I'm going back into hospital tomorrow, after my 6 days out. It's been weird and hard and weirdly hard. I fought so hard and for so long to get out, but I never put much thought into how it'd go when once I was home alone. Big mistake. Long story short, I went a bit nut-so yesterday and my social worker got me an emergency appointment with my psychiatrist. I'm not perfect, that I know only too well. But that doesn't mean I don't expect my endeavours to be such. I like things... in boxes. And it's hard to box transition.
I don't know what I want right now. I know I want out of hospital, full stop, but I also know that 'full stop' is rarely a sensible attitude. There's a lot in that little dot, a lot of uncertainties and potential failures.
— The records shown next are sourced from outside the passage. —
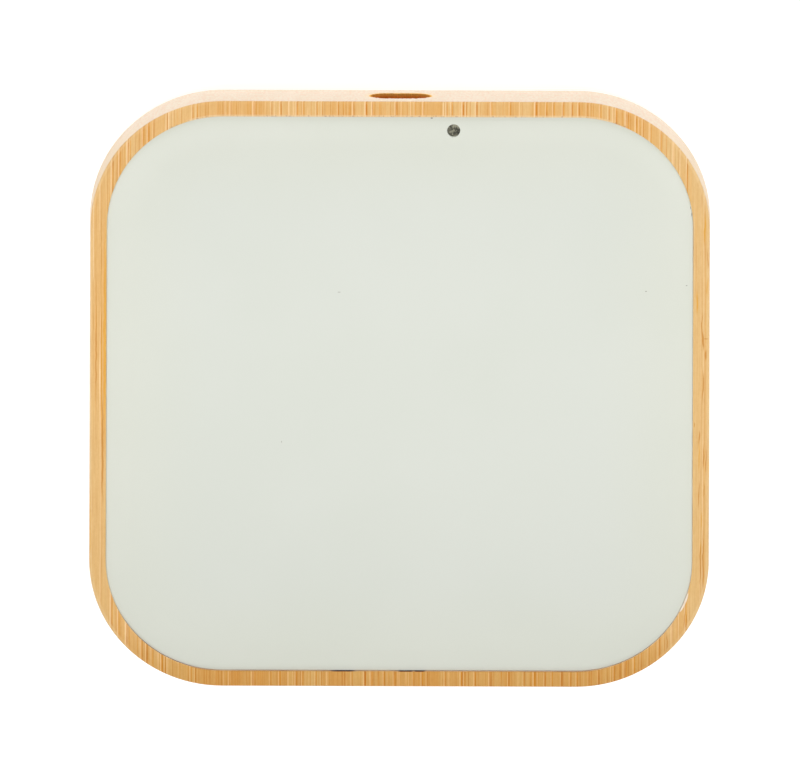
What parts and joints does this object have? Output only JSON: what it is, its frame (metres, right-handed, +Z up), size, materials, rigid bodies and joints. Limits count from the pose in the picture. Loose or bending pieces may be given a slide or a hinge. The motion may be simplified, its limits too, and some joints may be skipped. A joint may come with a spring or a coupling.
{
  "type": "wireless charging pad",
  "caption": "Square wireless charging pad with round corners: a bamboo frame, a crowned off-white cover, a status light and a cable port in the rear face.",
  "frame": {"origin": "on the surface that the pad stands on, under the middle of its frame", "axes": "+Z up through the charging surface, +Y towards the face with the cable port, +X to the right as seen from above with the port at the top"},
  "size_m": [0.1, 0.1, 0.0078],
  "materials": {
    "bamboo": "laminated bamboo, long grain along Y, satin clear finish, pale end grain on the front and rear faces",
    "cover_plastic": "off-white moulded plastic with a faint green cast, fine matte texture",
    "base_plastic": "off-white moulded plastic, matte spark-eroded texture",
    "foot_rubber": "dark grey matte silicone rubber",
    "screw_steel": "zinc-plated steel",
    "light_pipe_acrylic": "frosted grey acrylic, unlit",
    "connector_steel": "nickel-plated stainless steel, bright",
    "connector_insulator": "black glass-filled plastic",
    "board_green": "fibreglass board with green solder mask",
    "chip_epoxy": "black moulded epoxy",
    "capacitor_ceramic": "tan sintered ceramic with tinned ends",
    "resistor_glaze": "black glaze with tinned ends",
    "led_lens": "milky epoxy lens",
    "coil_copper": "enamelled copper strands wound flat",
    "wire_enamel": "enamelled stranded copper",
    "adhesive_tape": "white double-sided tape",
    "ferrite": "dark grey sintered ferrite, matte",
    "support_foam": "black closed-cell foam",
    "lead_sleeve": "white insulating sleeve",
    "thermistor_glass": "brown glass bead"
  },
  "bodies": {
    "root": {"bamboo_frame": "bamboo", "top_cover": "cover_plastic", "base_cover": "base_plastic", "status_light_pipe": "light_pipe_acrylic", "status_led": "led_lens", "circuit_board": "board_green", "usb_c_shell": "connector_steel", "usb_c_tongue": "connector_insulator", "controller_chip": "chip_epoxy", "bridge_mosfet_1": "chip_epoxy", "bridge_mosfet_2": "chip_epoxy", "current_sense_resistor": "resistor_glaze", "charging_coil": "coil_copper", "coil_adhesive_ring": "adhesive_tape", "coil_lead_inner": "wire_enamel", "coil_lead_outer": "wire_enamel", "ferrite_shield": "ferrite", "support_foam": "support_foam", "thermistor_bead": "thermistor_glass", "thermistor_lead": "lead_sleeve", "resonant_capacitor_1": "capacitor_ceramic", "screw_1": "screw_steel", "rubber_foot_1": "foot_rubber", "resonant_capacitor_2": "capacitor_ceramic", "screw_2": "screw_steel", "rubber_foot_2": "foot_rubber", "resonant_capacitor_3": "capacitor_ceramic", "screw_3": "screw_steel", "rubber_foot_3": "foot_rubber", "resonant_capacitor_4": "capacitor_ceramic", "screw_4": "screw_steel", "rubber_foot_4": "foot_rubber", "input_capacitor_1": "capacitor_ceramic", "input_capacitor_2": "capacitor_ceramic"}
  },
  "joints": []
}
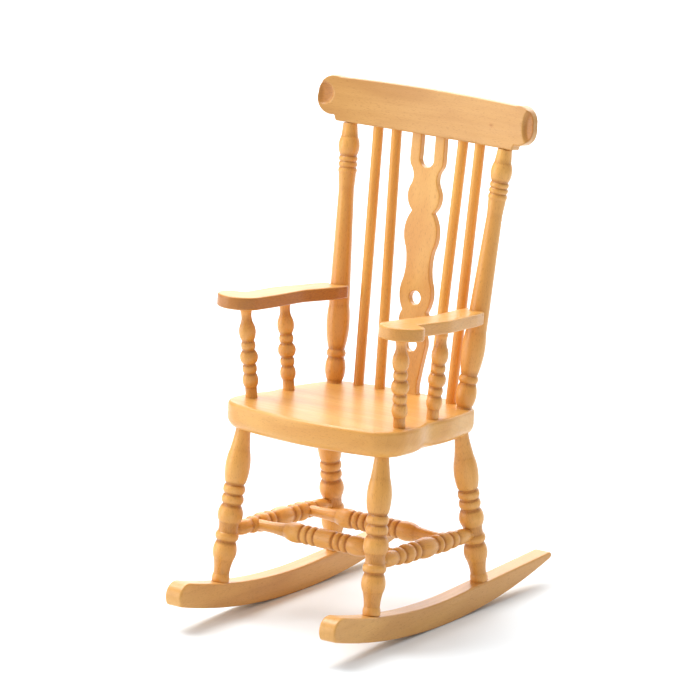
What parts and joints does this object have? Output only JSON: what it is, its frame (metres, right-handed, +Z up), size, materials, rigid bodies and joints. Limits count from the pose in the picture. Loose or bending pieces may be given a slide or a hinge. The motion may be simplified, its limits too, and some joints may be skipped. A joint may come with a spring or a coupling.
{
  "type": "miniature rocking chair",
  "caption": "Dolls' house rocking armchair of pale lacquered hardwood: turned legs, posts and stretchers, pierced splat, scooped crest rail, shaped arms, curved rockers",
  "frame": {"origin": "On the floor, under the middle of the chair's box: mid-width, and midway between the rockers' front and back tips.", "axes": "+X to the right seen from the front, +Y towards the back, +Z up. Left means the -X side."},
  "size_m": [0.052, 0.0741, 0.1014],
  "materials": {
    "sawn_wood": "satin clear lacquer over pale beech, grain along each board",
    "turned_wood": "satin clear lacquer over turned beech, slightly darker where the tool cut end grain",
    "spindle_wood": "satin clear lacquer over plain beech rod"
  },
  "bodies": {
    "root": {"rocker_left": "sawn_wood", "rocker_right": "sawn_wood", "leg_front_left": "turned_wood", "leg_front_right": "turned_wood", "leg_rear_left": "turned_wood", "leg_rear_right": "turned_wood", "side_stretcher_left": "turned_wood", "side_stretcher_right": "turned_wood", "cross_stretcher_front": "turned_wood", "cross_stretcher_rear": "turned_wood", "seat": "sawn_wood", "back_post_left": "turned_wood", "back_post_right": "turned_wood", "back_spindle_1": "spindle_wood", "back_spindle_2": "spindle_wood", "back_spindle_3": "spindle_wood", "back_spindle_4": "spindle_wood", "splat": "sawn_wood", "crest_rail": "sawn_wood", "arm_left": "sawn_wood", "arm_right": "sawn_wood", "arm_support_front_left": "turned_wood", "arm_support_front_right": "turned_wood", "arm_support_rear_left": "turned_wood", "arm_support_rear_right": "turned_wood"}
  },
  "joints": []
}
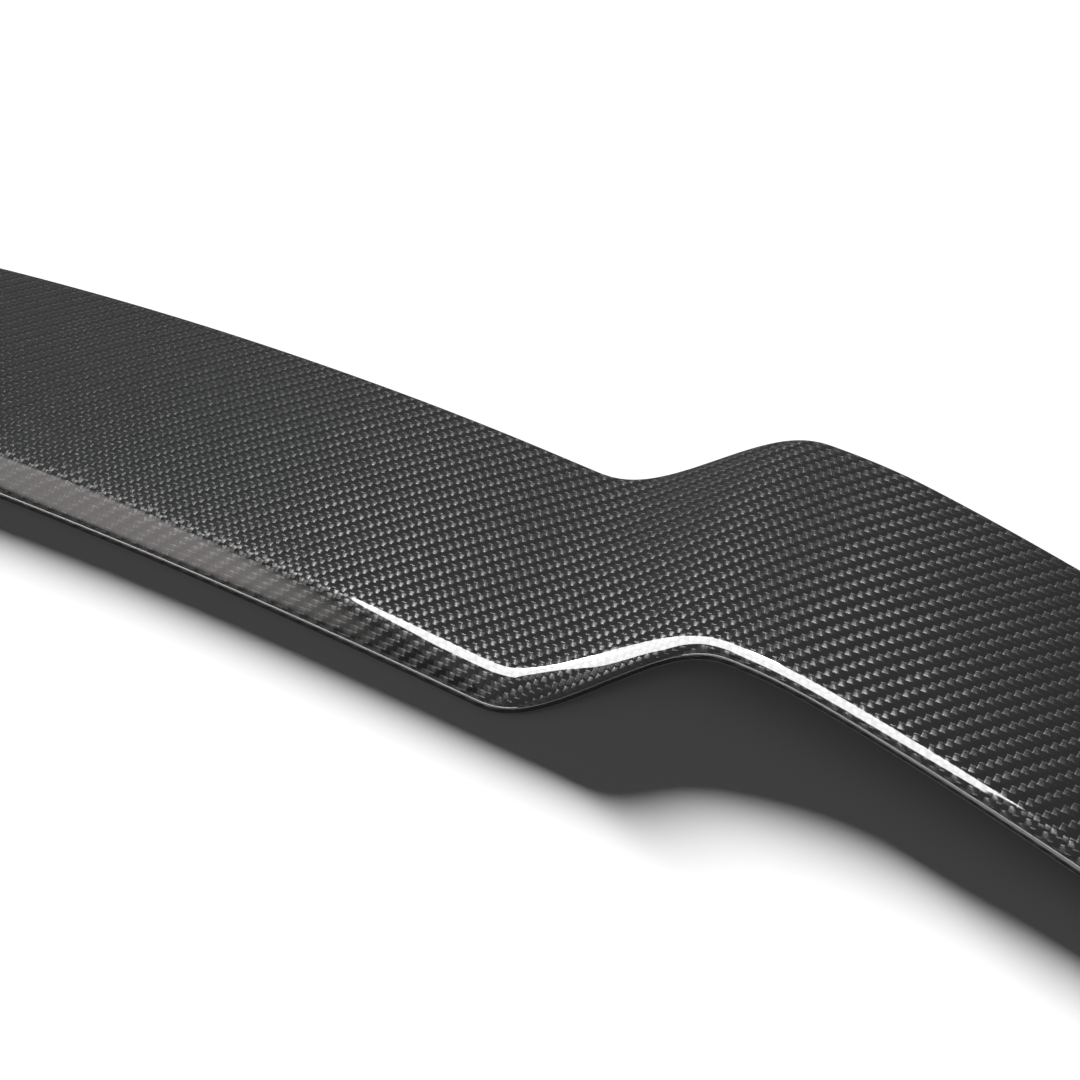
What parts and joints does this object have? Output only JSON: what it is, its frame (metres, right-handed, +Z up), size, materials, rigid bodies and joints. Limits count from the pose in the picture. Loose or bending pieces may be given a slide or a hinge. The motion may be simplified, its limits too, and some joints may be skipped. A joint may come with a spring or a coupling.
{
  "type": "car rear spoiler",
  "caption": "Thin boot-lid spoiler blade in glossy twill laminate, with a bevelled lip, a low middle and a raised, swept shoulder on each side.",
  "frame": {"origin": "on the bonding plane, at the outer edge of the lip's foot on the centre line", "axes": "+X across the car along the blade, +Y from the lip to the nose, +Z up from the panel"},
  "size_m": [1.24, 0.1547, 0.0167],
  "materials": {
    "laminate": "dark grey 2x2 twill fibre laminate under a smooth clear coat"
  },
  "bodies": {
    "root": {"spoiler_blade": "laminate"}
  },
  "joints": []
}
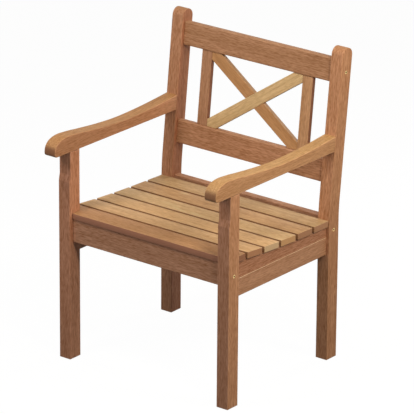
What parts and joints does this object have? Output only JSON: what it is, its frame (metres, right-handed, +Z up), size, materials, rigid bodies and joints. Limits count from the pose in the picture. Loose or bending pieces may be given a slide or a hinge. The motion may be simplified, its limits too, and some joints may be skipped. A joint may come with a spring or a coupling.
{
  "type": "slatted garden armchair",
  "caption": "Upright hardwood garden armchair with a slatted dished seat, shaped armrests and a cross back between two back rails.",
  "frame": {"origin": "on the floor, at the middle of the chair's overall width and depth", "axes": "+Z up, the sitter faces -Y, +X to the sitter's left hand when seated, which is the right of the chair seen from the front"},
  "size_m": [0.6, 0.6036, 0.906],
  "materials": {
    "teak_frame": "planed and oiled",
    "teak_arm": "sanded and oiled",
    "teak_seat": "planed and oiled",
    "teak_pale": "planed and oiled",
    "beech_dowel": "turned, unfinished",
    "bolt_brass": "passivated",
    "nut_zinc": "zinc plated"
  },
  "bodies": {
    "root": {"apron_barrel_nut_left": "nut_zinc", "apron_barrel_nut_right": "nut_zinc", "apron_bolt_left": "bolt_brass", "apron_bolt_right": "bolt_brass", "apron_dowel_left": "beech_dowel", "apron_dowel_right": "beech_dowel", "armrest_left": "teak_arm", "armrest_right": "teak_arm", "back_diagonal_falling": "teak_frame", "back_diagonal_rising": "teak_pale", "back_stile_left": "teak_frame", "back_stile_right": "teak_frame", "front_apron": "teak_frame", "front_leg_left": "teak_frame", "front_leg_right": "teak_frame", "lower_back_rail": "teak_frame", "rear_post_left": "teak_frame", "rear_post_right": "teak_frame", "rear_seat_rail": "teak_frame", "seat_bearer_left": "teak_frame", "seat_bearer_right": "teak_frame", "seat_rail_barrel_nut_left": "nut_zinc", "seat_rail_barrel_nut_right": "nut_zinc", "seat_rail_bolt_left": "bolt_brass", "seat_rail_bolt_right": "bolt_brass", "seat_rail_dowel_left": "beech_dowel", "seat_rail_dowel_right": "beech_dowel", "seat_slat_1": "teak_seat", "seat_slat_2": "teak_seat", "seat_slat_3": "teak_seat", "seat_slat_4": "teak_seat", "seat_slat_5": "teak_seat", "seat_slat_6": "teak_seat", "side_rail_left": "teak_frame", "side_rail_right": "teak_frame", "slat_dowel_1_left": "beech_dowel", "slat_dowel_1_right": "beech_dowel", "slat_dowel_2_left": "beech_dowel", "slat_dowel_2_right": "beech_dowel", "slat_dowel_3_left": "beech_dowel", "slat_dowel_3_right": "beech_dowel", "slat_dowel_4_left": "beech_dowel", "slat_dowel_4_right": "beech_dowel", "slat_dowel_5_left": "beech_dowel", "slat_dowel_5_right": "beech_dowel", "slat_dowel_6_left": "beech_dowel", "slat_dowel_6_right": "beech_dowel", "top_back_rail": "teak_frame", "top_rail_barrel_nut_left": "nut_zinc", "top_rail_barrel_nut_right": "nut_zinc", "top_rail_bolt_left": "bolt_brass", "top_rail_bolt_right": "bolt_brass", "top_rail_dowel_left": "beech_dowel", "top_rail_dowel_right": "beech_dowel"}
  },
  "joints": []
}
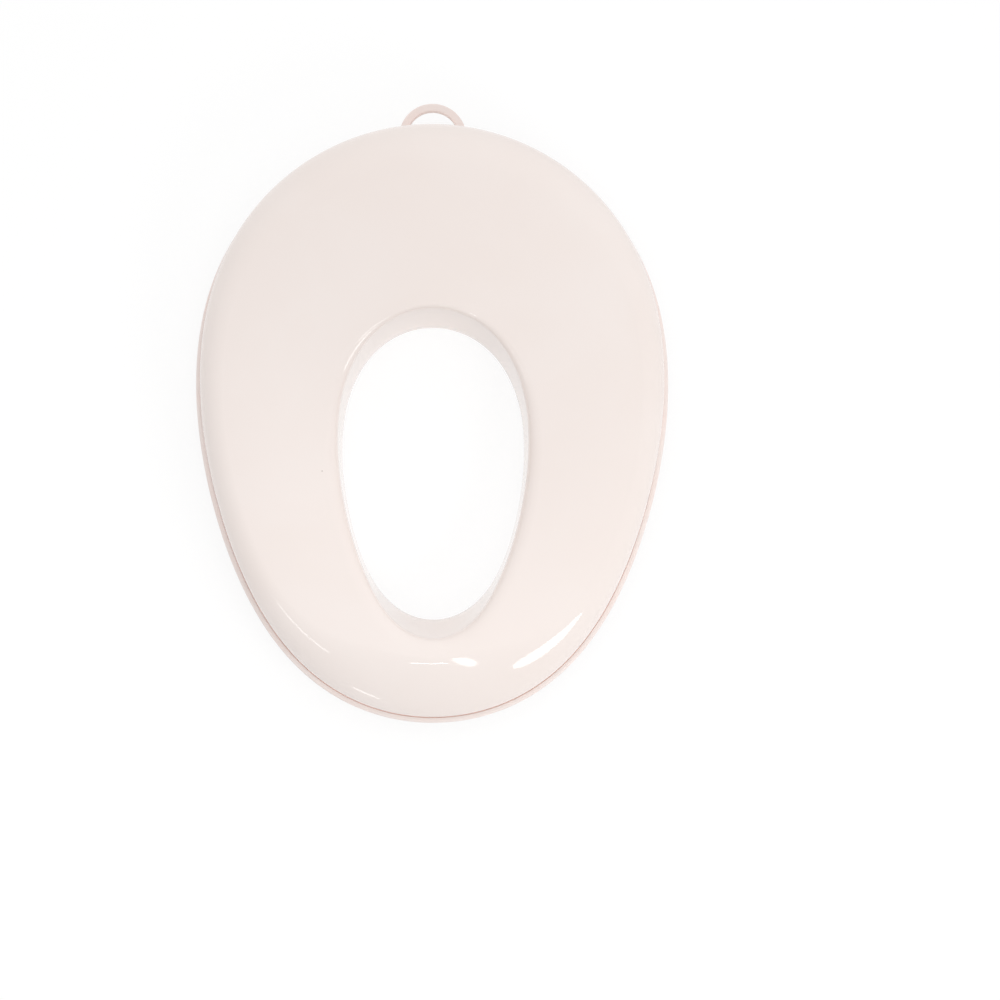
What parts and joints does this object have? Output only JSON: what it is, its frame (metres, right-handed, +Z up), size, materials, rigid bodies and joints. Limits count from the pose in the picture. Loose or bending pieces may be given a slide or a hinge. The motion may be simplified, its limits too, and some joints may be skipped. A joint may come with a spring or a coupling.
{
  "type": "potty training seat",
  "caption": "Potty training seat that lies on an adult toilet seat: a glossy moulded shell with a raised rear and splash guard, and a soft non-slip rim with a hanging loop.",
  "frame": {"origin": "middle of the whole length and width, loop included, at the level of the skirt's flat lower edge", "axes": "+Z up, -Y towards the narrow front, +Y towards the raised rear with the hanging loop, X across; the part is mirror-symmetric in X"},
  "size_m": [0.2946, 0.3892, 0.07],
  "materials": {
    "shell": "high gloss, pale blush white",
    "rim": "satin soft-touch, pale pink"
  },
  "bodies": {
    "root": {"seat_shell": "shell", "grip_rim": "rim"}
  },
  "joints": []
}
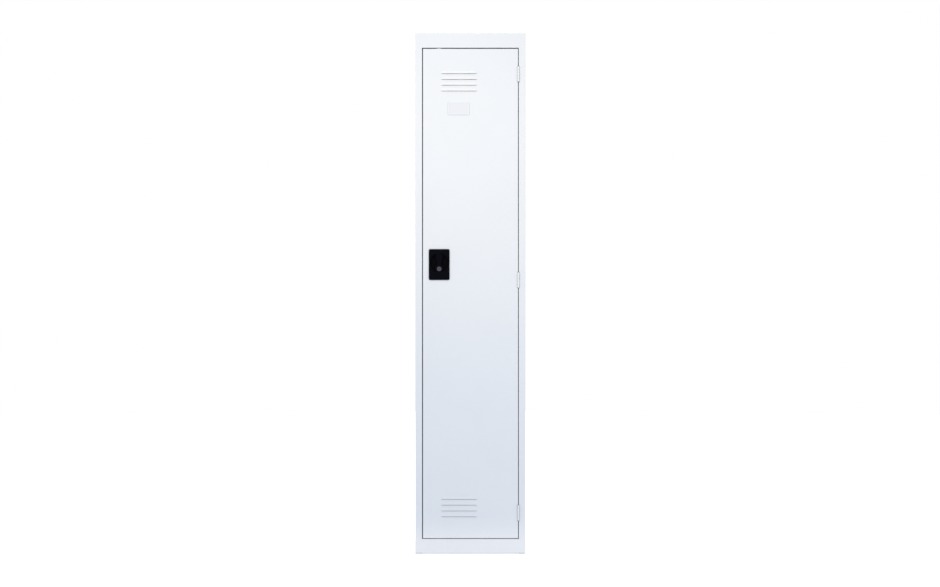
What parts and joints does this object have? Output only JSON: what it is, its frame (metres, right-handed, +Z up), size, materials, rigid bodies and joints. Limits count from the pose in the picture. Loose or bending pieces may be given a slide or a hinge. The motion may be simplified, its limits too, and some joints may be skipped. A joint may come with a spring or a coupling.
{
  "type": "locker cabinet",
  "caption": "Tall steel locker with a hinged louvred door, a recessed turn handle with key lock, lock rods, a hat shelf and a coat rail.",
  "frame": {"origin": "on the floor, under the middle of the cabinet's footprint", "axes": "+Z up, the front with the door and handle faces -Y, +X to the right seen from the front, towards the hinges"},
  "size_m": [0.38, 0.455, 1.8],
  "materials": {
    "powder_coat": "satin",
    "hinge_coat": "satin",
    "black_plastic": "satin",
    "zinc_plate": "satin",
    "lock_metal": "satin",
    "rail_chrome": "polished",
    "buffer_rubber": "matte",
    "card": "matte"
  },
  "bodies": {
    "cabinet": {"left_side_panel": "powder_coat", "right_side_panel": "powder_coat", "top_panel": "powder_coat", "head_stop": "powder_coat", "kick_plate": "powder_coat", "base_panel": "powder_coat", "back_panel": "powder_coat", "hat_shelf": "powder_coat", "coat_rail": "rail_chrome", "rail_sockets": "black_plastic", "rail_screws": "zinc_plate", "shelf_screws": "zinc_plate", "panel_screws": "zinc_plate", "back_screws": "zinc_plate", "door_buffers": "buffer_rubber", "frame_hinge_leaf_top": "hinge_coat", "frame_hinge_leaf_middle": "hinge_coat", "frame_hinge_leaf_bottom": "hinge_coat", "hinge_pin_top": "hinge_coat", "hinge_pin_middle": "hinge_coat", "hinge_pin_bottom": "hinge_coat"},
    "door": {"door_panel": "powder_coat", "door_stiffener": "powder_coat", "card_holder": "powder_coat", "name_card": "card", "door_hinge_leaf_top": "hinge_coat", "door_hinge_leaf_middle": "hinge_coat", "door_hinge_leaf_bottom": "hinge_coat", "lock_housing": "black_plastic", "lock_retainers": "zinc_plate", "retainer_screws": "zinc_plate", "rod_guides": "black_plastic"},
    "handle": {"turn_handle": "black_plastic", "lock_barrel": "lock_metal", "lock_cam": "zinc_plate", "cam_screw": "zinc_plate"},
    "key_plug": {"key_plug": "lock_metal"},
    "handle_bolt": {"handle_bolt": "zinc_plate"},
    "upper_rod": {"upper_lock_rod": "zinc_plate"},
    "lower_rod": {"lower_lock_rod": "zinc_plate"}
  },
  "joints": [
    {"name": "door_swing", "type": "hinge", "parent": "cabinet", "child": "door", "pos_m": [0.166, -0.224, 0.9465], "axis": [0, 0, 1], "range_deg": [0, 170]},
    {"name": "handle_turn", "type": "hinge", "parent": "door", "child": "handle", "pos_m": [-0.108, -0.2125, 1.006], "axis": [0, 1, 0], "range_deg": [0, 90]},
    {"name": "key_turn", "type": "hinge", "parent": "handle", "child": "key_plug", "pos_m": [-0.108, -0.2225, 0.985], "axis": [0, 1, 0], "range_deg": [0, 90]},
    {"name": "bolt_slide", "type": "slide", "parent": "handle", "child": "handle_bolt", "axis": [0, 0, -1], "range_m": [0, 0.004]},
    {"name": "upper_rod_slide", "type": "slide", "parent": "door", "child": "upper_rod", "axis": [0, 0, 1], "range_m": [0, 0.022]},
    {"name": "lower_rod_slide", "type": "slide", "parent": "door", "child": "lower_rod", "axis": [0, 0, -1], "range_m": [0, 0.022]}
  ],
  "couplings": [
    {"joint": "upper_rod_slide", "follows": "handle_turn", "m_per_rad": 0.014},
    {"joint": "lower_rod_slide", "follows": "handle_turn", "m_per_rad": 0.014},
    {"joint": "bolt_slide", "follows": "key_turn", "m_per_rad": 0.002546}
  ]
}
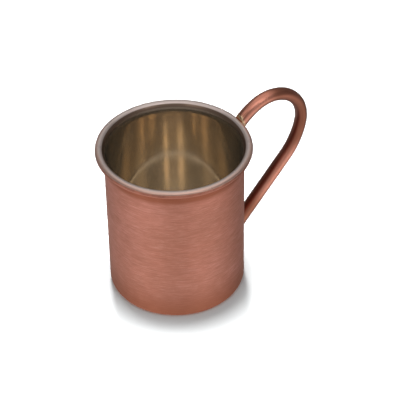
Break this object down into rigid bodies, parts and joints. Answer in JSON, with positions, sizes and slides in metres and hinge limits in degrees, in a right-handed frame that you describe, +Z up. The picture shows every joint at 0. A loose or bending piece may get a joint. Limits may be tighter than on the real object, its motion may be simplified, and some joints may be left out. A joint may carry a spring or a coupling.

I've spent most of my life feeling like a failure for one thing or another (missing a word in a spelling test, leaving uni. And everything inbetween I can find failure in), that now I get too scared to do much in case I fail. I seize up and my brain goes empty, because I can't risk doing something I won't excel in. I haven't room in my head for any more failure. Yesterday was just one, long fail, and although today I've been so productive, I can't get it out of my head.
How does one fail recovery? It's a bloody bumpy road. As my mum told me yesterday, 'you can't climb Everest alone.' She's a wise 'un, but Everest is a challenge to anybody, whereas just being in the community really isn't. I'm determined to make it perfect, but with that attitude, I'll always fail. I don't know whether letting go of perfection is noble or not.
All in all, it's actually been lovely to be home, especially when my mum's in. Not that her being at work is a total ballache, because it means I can be naked. That's always good. It maybe says a lot that I focus more on my 'failures' than I do on the positives, and my family have been a huge positive, this week and every week. I LOVE YOU, GUYZZZZ.